Debt as the shadow of wealth
In the end, gaps in assets lead to gaps in debt, and gaps in debt lead in turn to gaps in leverage. The side that holds more raises bigger debt against bigger collateral, and with that debt seizes bigger assets again. This is not any one lawmaker’s choice but the product of a structure in which collateral, loans, and asset prices turn together. You cannot say a 1st-quintile lawmaker with little debt is more frugal, nor that a 5th-quintile lawmaker with large debt overreached. They simply start from different lines on the same rules.
Why bother splitting even debt into quintiles? Look only at the total of positive assets and you learn who is rich, but not how that wealth grew.
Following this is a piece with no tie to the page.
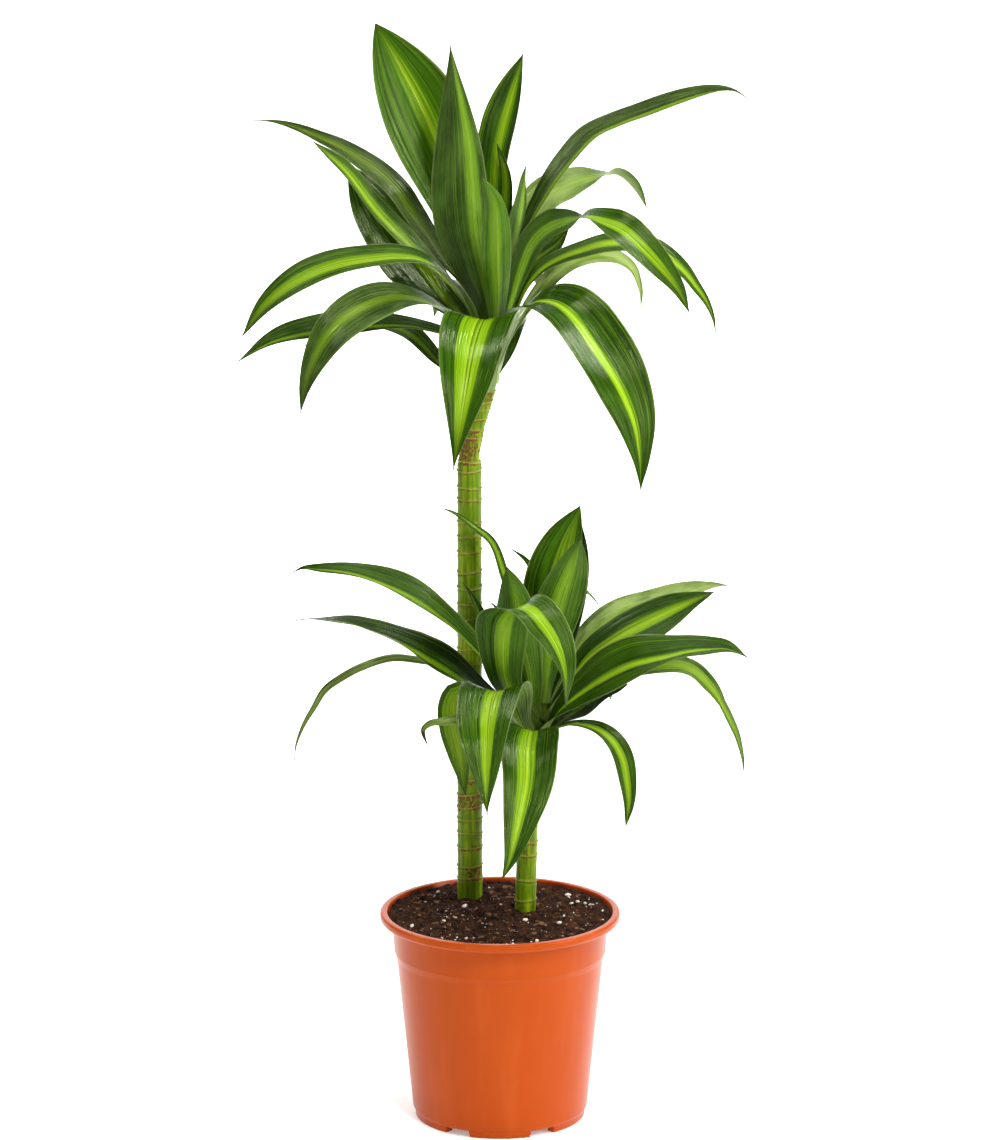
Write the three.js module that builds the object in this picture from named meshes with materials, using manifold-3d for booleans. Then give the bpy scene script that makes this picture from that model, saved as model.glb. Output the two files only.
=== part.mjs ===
// Potted corn plant: two ringed canes of different height, each with a leafy head, in soil in a round pot.
// Millimetres, +Z up. The origin is on the floor below the middle of the pot, and the front faces -Y.
import * as THREE from "three";
import { mergeVertices } from "three/addons/utils/BufferGeometryUtils.js";
import Module from "manifold-3d";

const wasm = await Module();
wasm.setup();

// Clearance kept between any two pieces that touch in the real plant.
const GAP = 0.3;

// ---------------------------------------------------------------- shared shape tools

function toSolid(geometry) {
  const bare = new THREE.BufferGeometry();
  bare.setAttribute("position", geometry.getAttribute("position"));
  bare.setIndex(geometry.getIndex());
  const merged = mergeVertices(bare, 1e-4);
  return new wasm.Manifold(
    new wasm.Mesh({
      numProp: 3,
      vertProperties: new Float32Array(merged.getAttribute("position").array),
      triVerts: new Uint32Array(merged.getIndex().array),
    }),
  );
}

function toGeometry(solid) {
  const mesh = solid.getMesh();
  const geometry = new THREE.BufferGeometry();
  geometry.setAttribute("position", new THREE.BufferAttribute(mesh.vertProperties, 3));
  geometry.setIndex(new THREE.BufferAttribute(mesh.triVerts, 1));
  geometry.computeVertexNormals();
  return geometry;
}

// Turns a closed profile of [radius, height] points, listed counterclockwise, about the Z axis.
function turned(profile, segments) {
  const points = profile.map(([radius, height]) => new THREE.Vector2(radius, height));
  points.push(points[0].clone());
  const geometry = new THREE.LatheGeometry(points, segments);
  geometry.rotateX(Math.PI / 2);
  return geometry;
}

// Joins rings of equally many points into a closed skin, capped at both ends. The four-sided faces that start
// at the ring places in otherWay are split along their other diagonal.
function skin(rings, otherWay = []) {
  const around = rings[0].length;
  const positions = rings.flat().flatMap((p) => [p.x, p.y, p.z]);
  const faces = [];
  for (let i = 0; i < rings.length - 1; i++) {
    for (let j = 0; j < around; j++) {
      const a = i * around + j;
      const b = i * around + ((j + 1) % around);
      if (otherWay.includes(j)) {
        faces.push(a, b, a + around);
        faces.push(b, b + around, a + around);
      } else {
        faces.push(a, b, b + around);
        faces.push(a, b + around, a + around);
      }
    }
  }
  const last = (rings.length - 1) * around;
  for (let j = 1; j < around - 1; j++) {
    faces.push(0, j + 1, j);
    faces.push(last, last + j, last + j + 1);
  }
  const geometry = new THREE.BufferGeometry();
  geometry.setAttribute("position", new THREE.Float32BufferAttribute(positions, 3));
  geometry.setIndex(faces);
  geometry.computeVertexNormals();
  return geometry;
}

const plant = new THREE.Group();

function add(name, geometry, material) {
  const mesh = new THREE.Mesh(geometry, material);
  mesh.name = name;
  plant.add(mesh);
}

// ---------------------------------------------------------------- pot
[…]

Only by standing debt next to assets does the operating principle — ‘leverage’ — come into view. The ₩1.26 billion of the 5th quintile is not a signal of crisis but the largest prop holding up the largest assets. Debt was not the shadow of poverty but the shadow of wealth — a structure in which the better-off borrow more and roll over more.
Method & source · The average debt by real-estate value quintile is a separate cross-tab of the asset and debt items in the public officials’ asset disclosure (2025), keyed to individual lawmakers; its aggregation unit differs from the site’s trend debt (tallied by creditor institution). Debt includes both loans from financial institutions and debts between private parties. Filings are a year-end snapshot and are based on official assessed prices, which may differ from actual collateral value. The figures are aggregated by group and party, not by individual lawmaker. The creditor-institution context figures were re-tallied from this site’s trend (debt). Data tally · kookrator.